DATA:

[start]

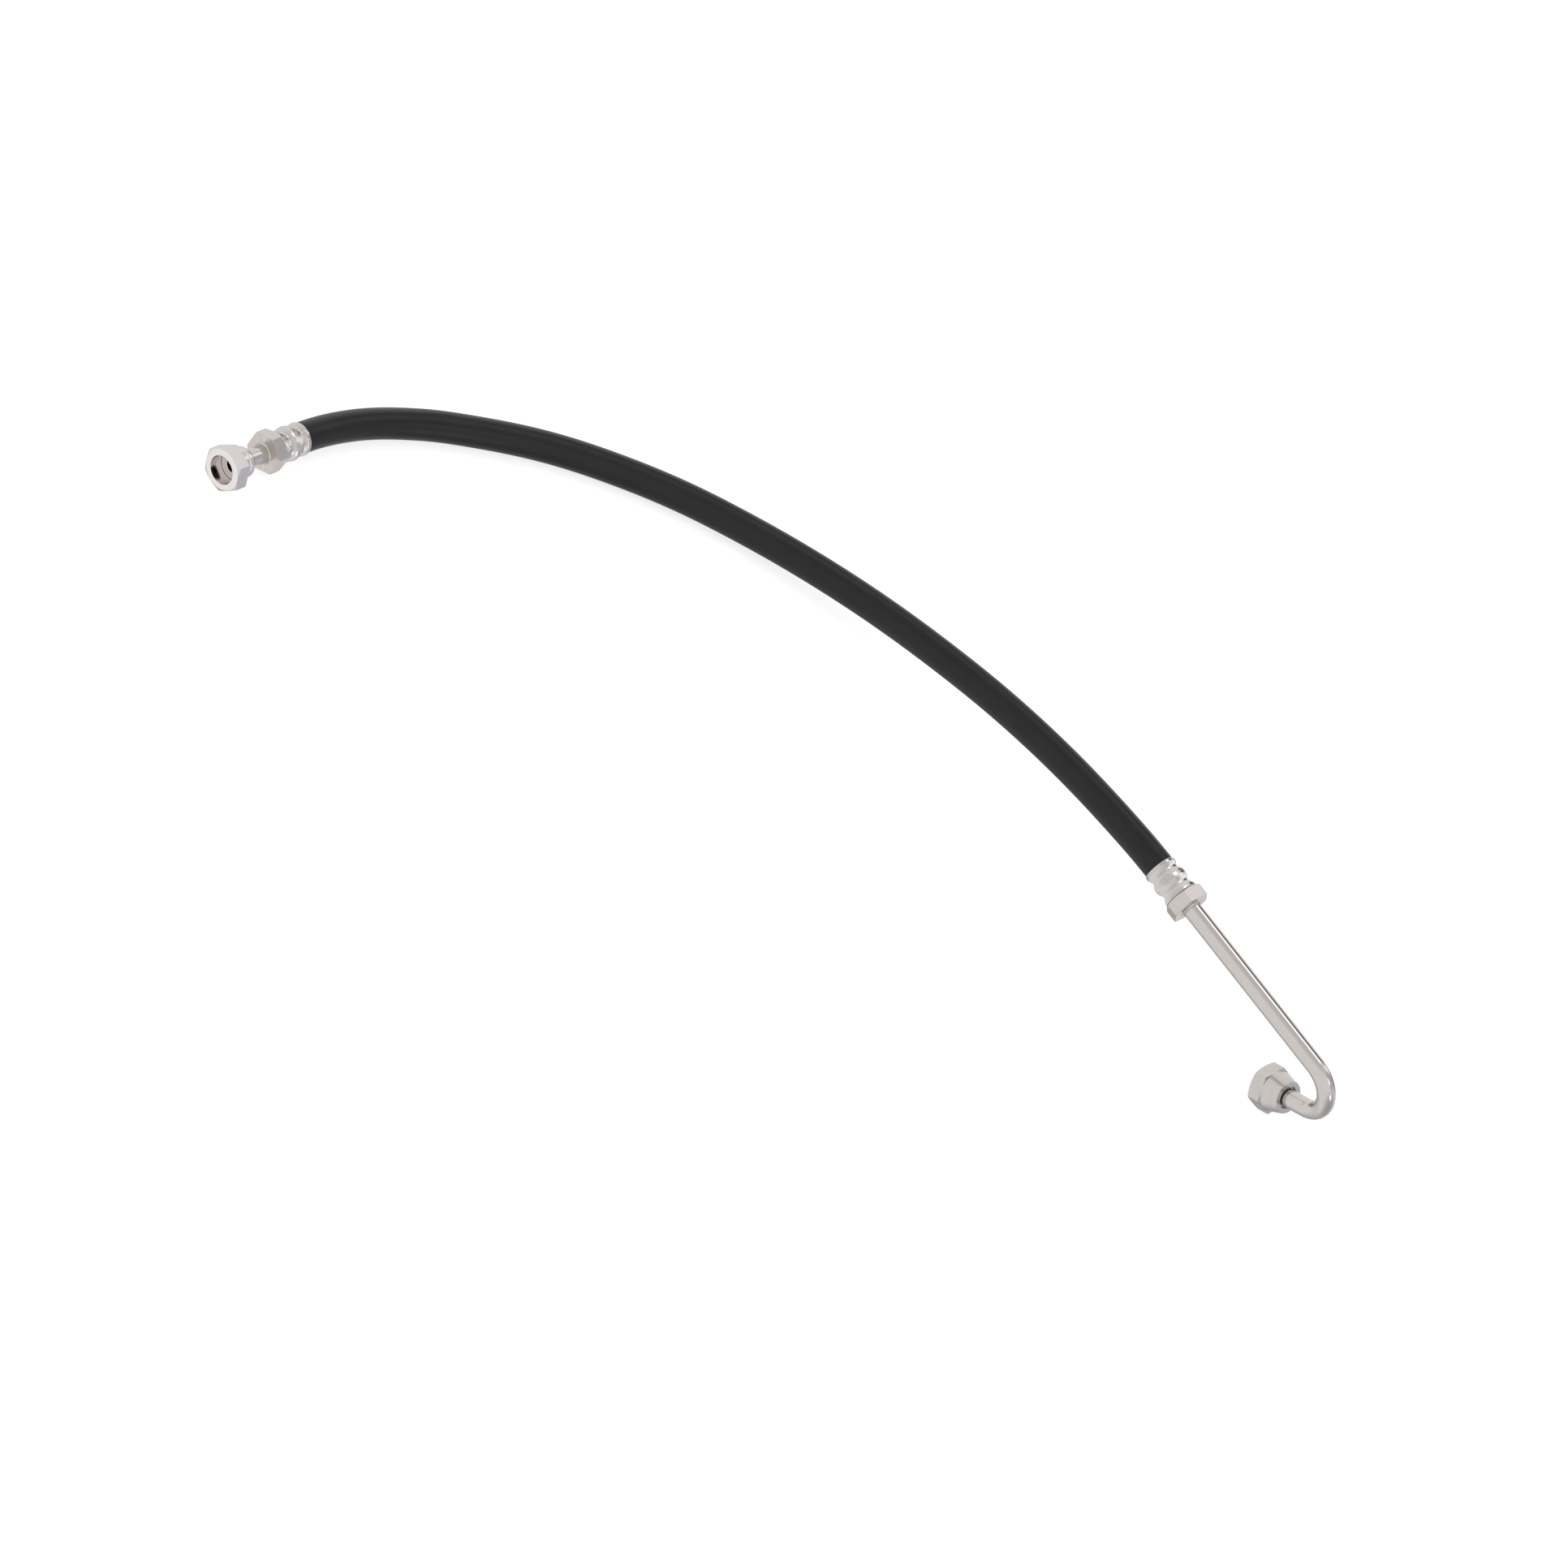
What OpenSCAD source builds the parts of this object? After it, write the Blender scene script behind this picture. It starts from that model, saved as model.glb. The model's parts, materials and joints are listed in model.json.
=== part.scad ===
// Hydraulic hose assembly: a two-wire-braid hose with a straight swivel fitting
// on its inlet end and a long, bent tube fitting on its outlet end.
// Millimetres, +Z up.  The assembly lies on the plane z = 0.

/* [Hose] */
// Outside diameter of the cover
hose_od = 19.8; // [19:0.1:20]
// Bore of the liner
hose_bore = 9.5; // [9:0.1:10]
// Thickness of the inner tube
liner_wall = 1.7; // [1.5:0.1:1.8]
// Thickness of one layer of wire braid
braid_wall = 0.6; // [0.5:0.1:0.7]
// Thickness of the rubber between the two braids
interlayer_wall = 0.3; // [0.2:0.1:0.4]

/* [Ferrules] */
// Length of a crimped ferrule
ferrule_length = 22; // [21:0.5:22]
// Outer radius on a crimp ridge
ridge_r = 11.2; // [10.5:0.1:11.4]
// Outer radius at the bottom of a crimp groove
groove_r = 9.3; // [9:0.1:9.8]
// Outer radius at the rim beside the hose
rim_r = 10.7; // [10.4:0.1:11]

/* [Stems] */
// Width across flats of a stem's hexagon
stem_af = 24; // [22:0.5:25]
// Length of a stem's hexagon
stem_hex_length = 9.5; // [8:0.5:10]
// Bore through a stem's barbed tail
stem_bore = 6.5; // [5:0.5:7]

/* [Tubes] */
// Outside diameter of the steel tubes
tube_od = 12; // [12:0.1:12.2]
// Wall of the steel tubes
tube_wall = 1.5; // [1.2:0.1:2]
// Straight leg of the outlet tube, from the stem's hexagon to the bend
long_leg = 125; // [80:5:160]
// Straight leg of the outlet tube, from the bend to the tip of its flare
short_leg = 26; // [26:0.5:30]
// Radius of the bend, on the tube's axis
bend_r = 19.5; // [18:0.5:30]
// Angle that the bend turns through
bend_angle = 148; // [120:1:150]
// Lean of the bend's plane away from vertical
bend_lean = 9; // [0:1:20]

/* [Swivel nuts] */
// Width across flats of both nuts
nut_af = 27; // [26:0.5:28]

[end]

STATED EXERCISE: Copy the material above back out, exactly as written.

ANSWER TO THIS PROBLEM:
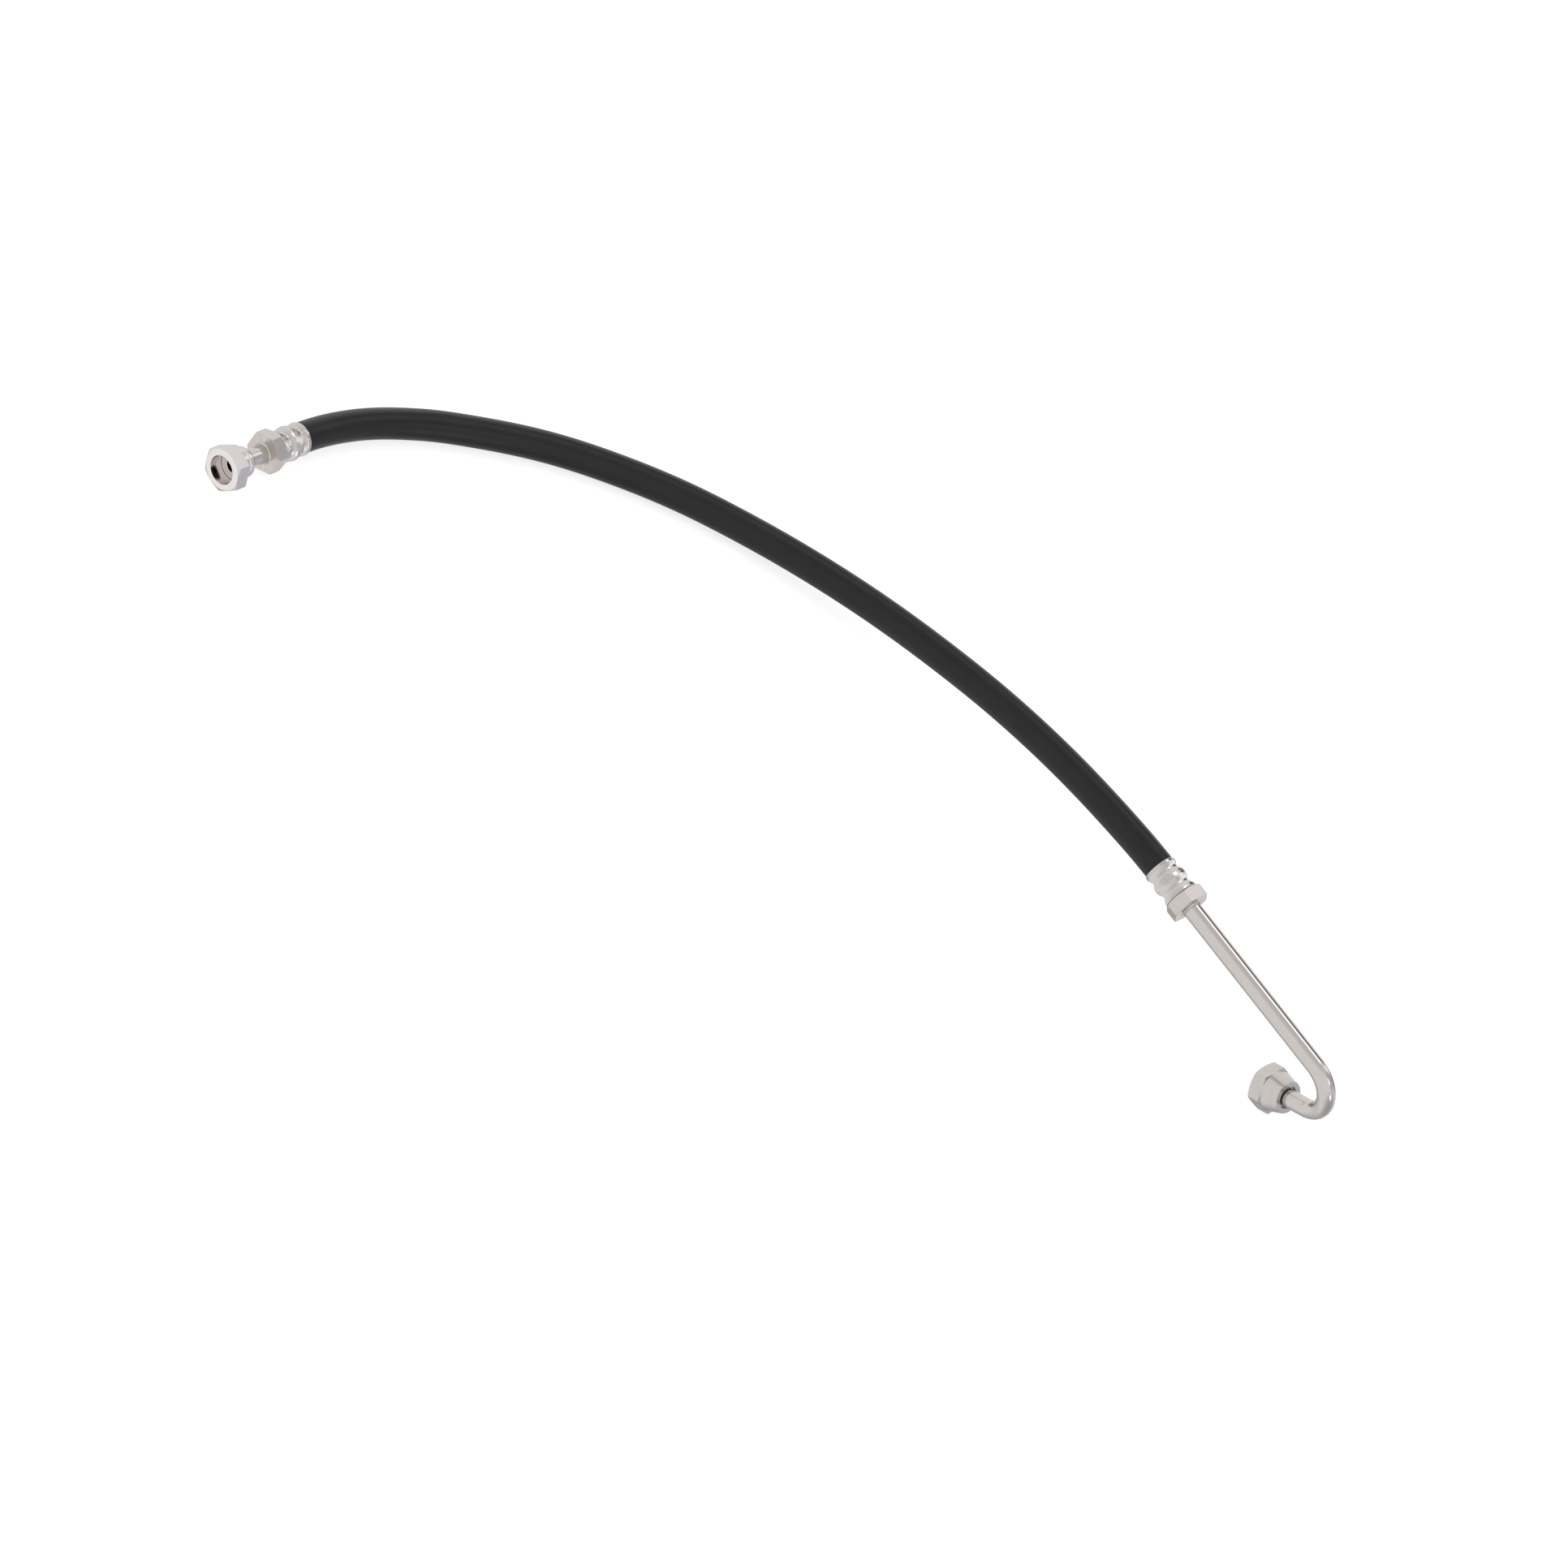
What OpenSCAD source builds the parts of this object? After it, write the Blender scene script behind this picture. It starts from that model, saved as model.glb. The model's parts, materials and joints are listed in model.json.
=== part.scad ===
// Hydraulic hose assembly: a two-wire-braid hose with a straight swivel fitting
// on its inlet end and a long, bent tube fitting on its outlet end.
// Millimetres, +Z up.  The assembly lies on the plane z = 0.

/* [Hose] */
// Outside diameter of the cover
hose_od = 19.8; // [19:0.1:20]
// Bore of the liner
hose_bore = 9.5; // [9:0.1:10]
// Thickness of the inner tube
liner_wall = 1.7; // [1.5:0.1:1.8]
// Thickness of one layer of wire braid
braid_wall = 0.6; // [0.5:0.1:0.7]
// Thickness of the rubber between the two braids
interlayer_wall = 0.3; // [0.2:0.1:0.4]

/* [Ferrules] */
// Length of a crimped ferrule
ferrule_length = 22; // [21:0.5:22]
// Outer radius on a crimp ridge
ridge_r = 11.2; // [10.5:0.1:11.4]
// Outer radius at the bottom of a crimp groove
groove_r = 9.3; // [9:0.1:9.8]
// Outer radius at the rim beside the hose
rim_r = 10.7; // [10.4:0.1:11]

/* [Stems] */
// Width across flats of a stem's hexagon
stem_af = 24; // [22:0.5:25]
// Length of a stem's hexagon
stem_hex_length = 9.5; // [8:0.5:10]
// Bore through a stem's barbed tail
stem_bore = 6.5; // [5:0.5:7]

/* [Tubes] */
// Outside diameter of the steel tubes
tube_od = 12; // [12:0.1:12.2]
// Wall of the steel tubes
tube_wall = 1.5; // [1.2:0.1:2]
// Straight leg of the outlet tube, from the stem's hexagon to the bend
long_leg = 125; // [80:5:160]
// Straight leg of the outlet tube, from the bend to the tip of its flare
short_leg = 26; // [26:0.5:30]
// Radius of the bend, on the tube's axis
bend_r = 19.5; // [18:0.5:30]
// Angle that the bend turns through
bend_angle = 148; // [120:1:150]
// Lean of the bend's plane away from vertical
bend_lean = 9; // [0:1:20]

/* [Swivel nuts] */
// Width across flats of both nuts
nut_af = 27; // [26:0.5:28]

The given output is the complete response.